Indeed, this dialectic of light and darkness, and the practical form of its clarification, characterise the theological structure of the act of faith. To believe, in fact, is to walk in a luminous cloud, which shows man the path to take but deprives him of the possibility of mastering it with his gaze. If Abraham is called ‘our father in faith’, it is because to walk in faith is to do as Abraham did who ‘set out without knowing where he was going’; certainly not in the sense of moving haphazardly, but in the sense of moving under God’s blessing ‘to a place he was to receive as an inheritance’ (Heb 11:8). In faith, it is like this: the promised land cannot be known in advance, because the willingness to walk contributes to its existence. Mary’s words to John – “in due time you will understand everything” – are therefore not just benevolent maternal encouragement, but truly contain the maximum amount of light that can be offered to those who must walk in faith (A. Bozzolo).

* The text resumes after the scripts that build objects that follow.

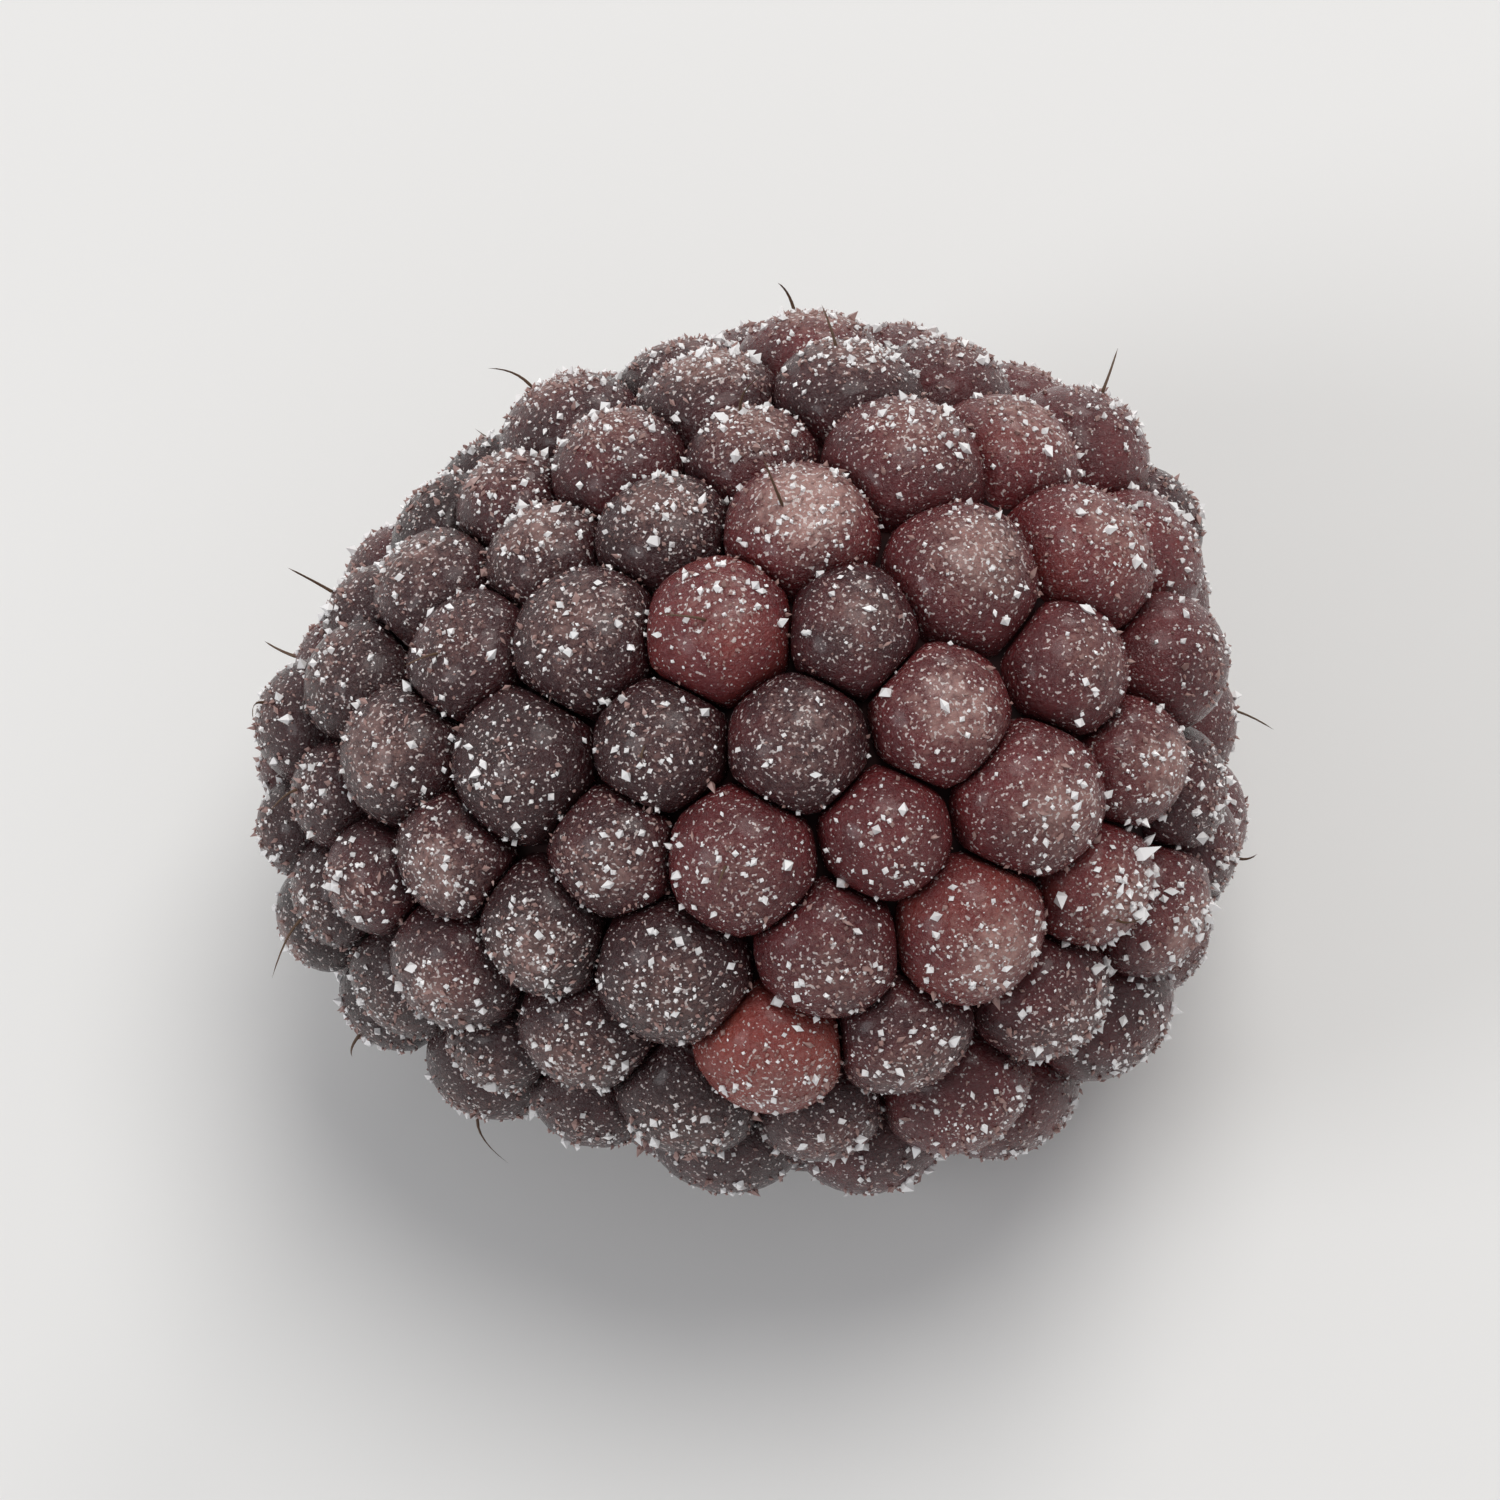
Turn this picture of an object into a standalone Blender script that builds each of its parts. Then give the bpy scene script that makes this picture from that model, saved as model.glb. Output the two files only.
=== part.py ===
"""A bramble berry as picked, lying on its side.

The berry is one body: a fleshy receptacle that tapers to a rounded tip, set all over with
round drupelets that press against each other, and bare only at the stem end, where it broke
from its stalk. Each drupelet is a sphere centred on the receptacle's surface, and crowded
drupelets have pushed each other apart. The berry lies on the drupelets that carry it, which
are pressed flat where they touch.

Units are metres, +Z is up, +X runs from the tip to the stem end, and the origin is on the
surface that the berry lies on, under the middle of its box.
"""
import itertools
import math

import bmesh
import bpy
import numpy as np
from mathutils import Matrix, Vector

# Receptacle: the surface that carries the drupelets' centres. Its own axis is +Z, stem end up.
BED_HALF_LENGTH = 0.0140      # along the axis, from the middle to the tip
BED_HALF_WIDTH = 0.0108       # across the axis
BED_TAPER = 0.15              # share by which the tip end is slimmer and the stem end fuller
BED_FLATNESS = 0.035           # share by which it is wider one way and narrower the other
BED_LUMPS = 0.018             # share by which three low lumps stand out round it
LUMP_COUNT = 3
LUMP_TWIST = 2.0              # radians by which the lumps wind from the middle to an end

# Drupelets
DRUPELET_COUNT = 136
DRUPELET_RADIUS = 0.00245
TIP_DRUPELET_SHARE = 0.72     # radius of a drupelet at the tip, against one at the middle
STEM_DRUPELET_SHARE = 0.88    # the same at the stem end
END_POWER = 2.0               # how late, towards the ends, drupelets become smaller
RADIUS_SPREAD = 0.10          # random share of the radius
HEIGHT_SPREAD = 0.00030       # random height of a drupelet over the receptacle's surface
BARE_ANGLE = math.radians(24)  # half angle of the cap at the stem end that has no drupelets
SEED = 11

# Spreading: drupelets push each other with a force that falls off steeply with distance
START_JITTER = 0.03
SPREADING_STEPS = 400
PUSH_SHARE = 0.01             # of a drupelet's radius, in one step at the reach
PUSH_REACH = 1.7              # distance between centres, in radii
PUSH_POWER = 8
PUSH_MOST = 12

# Stem scar: its profile's radii, and heights from the middle of the receptacle
SCAR_RADIUS = 0.0031
SCAR_HEIGHT = 0.0129
SCAR_RIM = 0.0004
SCAR_PIT_RADIUS = 0.0012
SCAR_PIT_DEPTH = 0.0008
SCAR_ROOT_RADIUS = 0.0050
SCAR_ROOT_HEIGHT = 0.0084
SCAR_FOOT_HEIGHT = 0.0066
SCAR_SEGMENTS = 24

# Flesh that fills the receptacle, a little fuller than the surface that carries the centres
FLESH_SHARE = 1.04
FLESH_TOP = 0.0120            # height at which its stem end is flat, which leaves the scar clear
FLESH_SEGMENTS = 24
FLESH_RINGS = 14

# Rest
ROLL_ANGLE = math.radians(-84)  # the side of the berry that looks for the surface
LOWEST_CONSIDERED = 18        # drupelets that may carry the berry
PRESSED_DEPTH = 0.00022       # by which a carrying drupelet is flattened
FLOOR_SIZE = 0.08

# Drupelet facets
SPHERE_SEGMENTS = 9
SPHERE_RINGS = 6

SKIN_COLOUR = (0.055, 0.012, 0.018, 1.0)
SKIN_ROUGHNESS = 0.42


def clear_scene():
    for obj in list(bpy.data.objects):
        bpy.data.objects.remove(obj, do_unlink=True)


def normalized(vectors):
    return vectors / np.linalg.norm(vectors, axis=-1, keepdims=True)


def bed_scale(unit):
    """How far the receptacle is drawn out, across and along, in each of these directions of a unit sphere.
    The result is an egg with low lumps that wind round it."""
    along = unit[..., 2]
    around = np.arctan2(unit[..., 1], unit[..., 0])
    side = 1 - along**2
    width = 1 + BED_TAPER * along + BED_FLATNESS * np.cos(2 * around) * side
    width += BED_LUMPS * np.cos(LUMP_COUNT * around + LUMP_TWIST * along) * side
    across = BED_HALF_WIDTH * width
    return np.stack([across, across, np.full_like(across, BED_HALF_LENGTH)], -1)


def radius_share(along):
    """Drupelet radius against one at the middle, where along is the cosine of the angle from the stem axis."""
    end_share = np.where(along < 0, TIP_DRUPELET_SHARE, STEM_DRUPELET_SHARE)
    return 1 - (1 - end_share) * np.abs(along) ** END_POWER


def first_directions(chance):
    """A winding row of directions, evenly spaced from the tip to the rim of the bare cap, and shaken."""
    step = (np.arange(DRUPELET_COUNT) + 0.5) / DRUPELET_COUNT
    along = -1 + step * (math.cos(BARE_ANGLE) + 1)
    across = np.sqrt(1 - along**2)
    around = np.arange(DRUPELET_COUNT) * math.pi * (3 - math.sqrt(5))
    row = np.stack([across * np.cos(around), across * np.sin(around), along], -1)
    return normalized(row + chance.normal(0, START_JITTER, row.shape))


def keep_off_scar(unit):
    """Moves directions that strayed on to the bare cap back to its rim."""
    most = math.cos(BARE_ANGLE)
    flat = unit[:, :2] / (np.linalg.norm(unit[:, :2], axis=1, keepdims=True) + 1e-9)
    rim = np.concatenate([flat * math.sqrt(1 - most**2), np.full((len(unit), 1), most)], 1)
    return np.where(unit[:, 2:] > most, rim, unit)


def pushed_apart(centres, radii):
    """The centres after one step in which each is pushed by the others."""
    apart = centres[:, None] - centres[None]
    distance = np.linalg.norm(apart, axis=-1) + 1e-9
    mean_radius = (radii[:, None] + radii[None]) / 2
    force = np.minimum((PUSH_REACH * mean_radius / distance) ** PUSH_POWER, PUSH_MOST)
    push = PUSH_SHARE * mean_radius * force * (1 - np.eye(len(centres)))
    return centres + (apart / distance[..., None] * push[..., None]).sum(1)


def grow_drupelets():
    """Centres and radii of the drupelets, in the receptacle's own frame."""
    chance = np.random.RandomState(SEED)
    directions = first_directions(chance)
    spread = 1 + RADIUS_SPREAD * chance.uniform(-1, 1, DRUPELET_COUNT)
    for _ in range(SPREADING_STEPS):
        scale = bed_scale(directions)
        radii = DRUPELET_RADIUS * radius_share(directions[:, 2]) * spread
        moved = pushed_apart(directions * scale, radii)
        directions = keep_off_scar(normalized(moved / scale))
    centres = directions * bed_scale(directions)
    height = HEIGHT_SPREAD * chance.uniform(-1, 1, DRUPELET_COUNT)
    return centres + normalized(centres) * height[:, None], radii


def over_triangle(point, corners, normal):
    """Whether the point, seen along the normal, is inside the triangle of the corners."""
    turns = [np.cross(corners[(i + 1) % 3] - corners[i], point - corners[i]) @ normal for i in range(3)]
    return min(turns) > 0 or max(turns) < 0


def touching_normals(c, r):
    """The two unit normals of planes that touch three spheres of centres c and radii r."""
    edges = c[1:] - c[0]
    across = np.linalg.lstsq(edges, r[0] - r[1:], rcond=None)[0]
    free = normalized(np.cross(edges[0], edges[1])) * math.sqrt(max(1 - across @ across, 0))
    return across + free, across - free


def carrying_plane(centres, radii, down):
    """Outward unit normal of the plane that the berry rests on, and its distance from the berry's middle. The
    plane touches three drupelets, has none beyond it, and its triangle is under the centre of mass. Of such
    planes it is the one that faces down best."""
    middle = np.average(centres, axis=0, weights=radii**3)
    lowest = np.argsort(-(centres @ down + radii))[:LOWEST_CONSIDERED]
    found = []
    for trio in itertools.combinations(lowest, 3):
        c, r = centres[list(trio)], radii[list(trio)]
        for normal in touching_normals(c, r):
            level = normal @ c[0] + r[0]
            clear = (centres @ normal + radii <= level + 1e-9).all()
            if clear and over_triangle(middle, c, normal):
                found.append((normal @ down, tuple(normal), level))
    _, normal, level = max(found)
    return np.array(normal), level


def resting_matrix(centres, radii):
    """The rigid move that lays the berry down: the carrying plane comes to z = 0, the tip points to -X, and
    the middle of the box is over the origin."""
    down = np.array([math.cos(ROLL_ANGLE), math.sin(ROLL_ANGLE), 0.0])
    normal, level = carrying_plane(centres, radii, down)
    up = Vector(-normal)
    stem_way = Vector((0, 0, 1)) - up * up.z
    stem_way.normalize()
    turn = Matrix((stem_way, up.cross(stem_way), up))
    laid = centres @ np.array(turn).T
    low, high = (laid - radii[:, None]).min(0), (laid + radii[:, None]).max(0)
    middle = (low + high) / 2
    return Matrix.Translation((-middle[0], -middle[1], level - PRESSED_DEPTH)) @ turn.to_4x4()


def add_drupelet(bm, centre, radius):
    """A sphere with its pole facing out of the berry."""
    facing = Vector(centre).to_track_quat("Z", "Y").to_matrix().to_4x4()
    place = Matrix.Translation(Vector(centre)) @ facing
    bmesh.ops.create_uvsphere(
        bm, u_segments=SPHERE_SEGMENTS, v_segments=SPHERE_RINGS, radius=radius, matrix=place
    )


def add_flesh(bm):
    """A sphere drawn out to the receptacle, with a flat stem end."""
    made = bmesh.ops.create_uvsphere(bm, u_segments=FLESH_SEGMENTS, v_segments=FLESH_RINGS, radius=1.0)
    unit = normalized(np.array([vert.co for vert in made["verts"]]))
    points = unit * bed_scale(unit) * FLESH_SHARE
    points[:, 2] = np.minimum(points[:, 2], FLESH_TOP)
    for vert, point in zip(made["verts"], points):
        vert.co = point


def add_scar(bm):
    """The stem scar: a turned plug that stands out of the bare cap, with a pit in its face."""
    profile = [
        (0.0, SCAR_HEIGHT - SCAR_PIT_DEPTH),
        (SCAR_PIT_RADIUS - SCAR_RIM, SCAR_HEIGHT - SCAR_PIT_DEPTH),
        (SCAR_PIT_RADIUS, SCAR_HEIGHT),
        (SCAR_RADIUS - SCAR_RIM, SCAR_HEIGHT),
        (SCAR_RADIUS, SCAR_HEIGHT - SCAR_RIM),
        (SCAR_ROOT_RADIUS, SCAR_ROOT_HEIGHT),
        (0.0, SCAR_FOOT_HEIGHT),
    ]
    verts = [bm.verts.new((radius, 0, height)) for radius, height in profile]
    edges = [bm.edges.new(pair) for pair in zip(verts, verts[1:])]
    bmesh.ops.spin(
        bm,
        geom=verts + edges,
        cent=(0, 0, 0),
        axis=(0, 0, 1),
        angle=2 * math.pi,
        steps=SCAR_SEGMENTS,
        use_merge=True,
    )
    bmesh.ops.remove_doubles(bm, verts=bm.verts, dist=1e-7)


def add_floor(bm):
    """A block whose top face is the surface that the berry lies on."""
    made = bmesh.ops.create_cube(bm, size=FLOOR_SIZE)
    bmesh.ops.translate(bm, verts=made["verts"], vec=(0, 0, -FLOOR_SIZE / 2))


def mesh_object(name, fill, smooth=True):
    """An object whose mesh is made by fill(bm), with its faces turned outwards."""
    bm = bmesh.new()
    fill(bm)
    bmesh.ops.recalc_face_normals(bm, faces=bm.faces)
    for face in bm.faces:
        face.smooth = smooth
    mesh = bpy.data.meshes.new(name)
    bm.to_mesh(mesh)
    bm.free()
    obj = bpy.data.objects.new(name, mesh)
    bpy.context.scene.collection.objects.link(obj)
    return obj


def helper_object(name, fill, smooth=True):
    """A mesh object that only takes part in a Boolean."""
    obj = mesh_object(name, fill, smooth)
    obj.hide_render = True
    obj.display_type = "WIRE"
    return obj


def skin_material():
    material = bpy.data.materials.new("berry_skin")
    material.use_nodes = True
    shader = material.node_tree.nodes["Principled BSDF"]
    shader.inputs["Base Color"].default_value = SKIN_COLOUR
    shader.inputs["Roughness"].default_value = SKIN_ROUGHNESS
    return material


def add_boolean(obj, operation, other, joins_own_pieces=False):
    modifier = obj.modifiers.new(other.name, "BOOLEAN")
    modifier.operation = operation
    modifier.object = other
    modifier.solver = "EXACT"
    modifier.use_self = joins_own_pieces


def main():
    clear_scene()
    centres, radii = grow_drupelets()

    def add_drupelets(bm):
        for centre, radius in zip(centres, radii):
            add_drupelet(bm, centre, radius)

    berry = mesh_object("berry", add_drupelets)
    berry.data.materials.append(skin_material())
    flesh = helper_object("flesh", add_flesh)
    scar = helper_object("stem_scar", add_scar)
    lie = resting_matrix(centres, radii)
    for obj in (berry, flesh, scar):
        obj.matrix_world = lie
    add_boolean(berry, "UNION", flesh, joins_own_pieces=True)
    add_boolean(berry, "UNION", scar)
    add_boolean(berry, "DIFFERENCE", helper_object("floor", add_floor, smooth=False))


main()
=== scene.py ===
"""A frozen bramble berry on a pale surface.

The berry is grown again here as the frame's solid is grown: drupelets pushed apart over an egg-shaped
receptacle, then laid down on the three that carry it. Each drupelet becomes a taut sac that gives way to its
neighbours, and over them come the torn stem scar, a few dry styles and the frost.

Lengths are metres, +X runs from the tip to the stem end and +Z is up.
"""
import itertools
import math

import bpy
import numpy as np
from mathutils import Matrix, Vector


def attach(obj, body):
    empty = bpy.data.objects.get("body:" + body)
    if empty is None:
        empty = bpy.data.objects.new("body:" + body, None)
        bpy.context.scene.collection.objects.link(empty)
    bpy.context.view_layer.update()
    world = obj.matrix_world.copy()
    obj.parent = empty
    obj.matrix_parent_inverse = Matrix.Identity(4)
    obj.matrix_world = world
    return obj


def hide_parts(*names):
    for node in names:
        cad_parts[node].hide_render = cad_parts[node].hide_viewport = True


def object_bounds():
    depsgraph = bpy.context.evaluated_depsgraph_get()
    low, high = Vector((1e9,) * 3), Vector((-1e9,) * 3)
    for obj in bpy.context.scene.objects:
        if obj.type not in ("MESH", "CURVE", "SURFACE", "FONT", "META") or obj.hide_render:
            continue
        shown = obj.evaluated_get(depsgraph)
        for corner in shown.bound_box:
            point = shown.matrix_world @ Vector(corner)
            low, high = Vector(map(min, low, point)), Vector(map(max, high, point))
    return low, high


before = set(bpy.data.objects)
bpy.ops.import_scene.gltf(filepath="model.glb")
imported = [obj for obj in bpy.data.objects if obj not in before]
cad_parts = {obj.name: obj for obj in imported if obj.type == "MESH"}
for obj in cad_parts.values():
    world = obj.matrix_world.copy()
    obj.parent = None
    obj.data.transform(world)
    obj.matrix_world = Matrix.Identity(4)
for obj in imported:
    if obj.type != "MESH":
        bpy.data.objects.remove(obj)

CAD_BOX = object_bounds()

# The receptacle and its drupelets, with the sizes of the frame's solid
BED_HALF_LENGTH = 0.0140
BED_HALF_WIDTH = 0.0108
BED_TAPER = 0.15
BED_FLATNESS = 0.035
BED_LUMPS = 0.018
LUMP_COUNT = 3
LUMP_TWIST = 2.0
DRUPELET_COUNT = 136
DRUPELET_RADIUS = 0.00245
TIP_DRUPELET_SHARE = 0.72
STEM_DRUPELET_SHARE = 0.88
END_POWER = 2.0
RADIUS_SPREAD = 0.10
HEIGHT_SPREAD = 0.00030
BARE_ANGLE = math.radians(24)
SEED = 11
START_JITTER = 0.03
SPREADING_STEPS = 400
PUSH_SHARE = 0.01
PUSH_REACH = 1.7
PUSH_POWER = 8
PUSH_MOST = 12
ROLL_ANGLE = math.radians(-84)
LOWEST_CONSIDERED = 18
PRESSED_DEPTH = 0.00022
SCAR_RADIUS = 0.0031
SCAR_HEIGHT = 0.0129

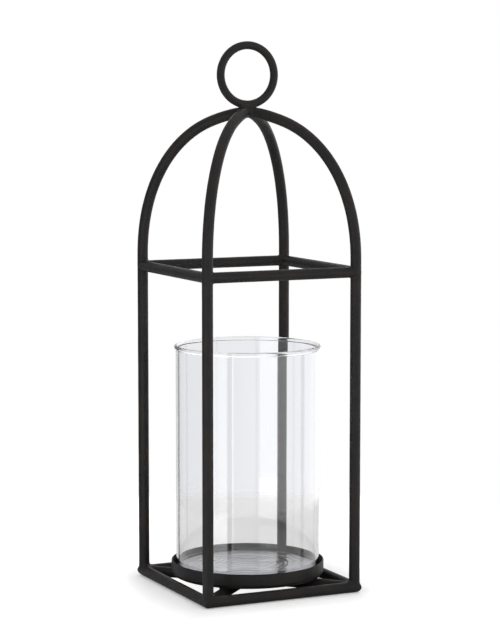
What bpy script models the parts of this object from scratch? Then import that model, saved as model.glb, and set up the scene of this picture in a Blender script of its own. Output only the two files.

In the light of the dream, we can ask ourselves:
- What is the level of my faith? Do I know that nothing is impossible for God? That he who believes, sees? That a grain of genuine faith is enough to see miracles? That Mary is Mother and Teacher in the faith? That obeying is better than doing one’s own way? In what is life asking me to trust, to rely on? In what does God have to win in me, in what to break down resistance, in what to untie knots?
- Do I accept the nature of faith leaning on God’s wisdom and power? Do I know that ‘though I walk through the valley of darkness, I need fear no evil, for he is with me’? Do I unceasingly ask for patience and hope in times of trials, so as not to give in to pessimism and discouragement?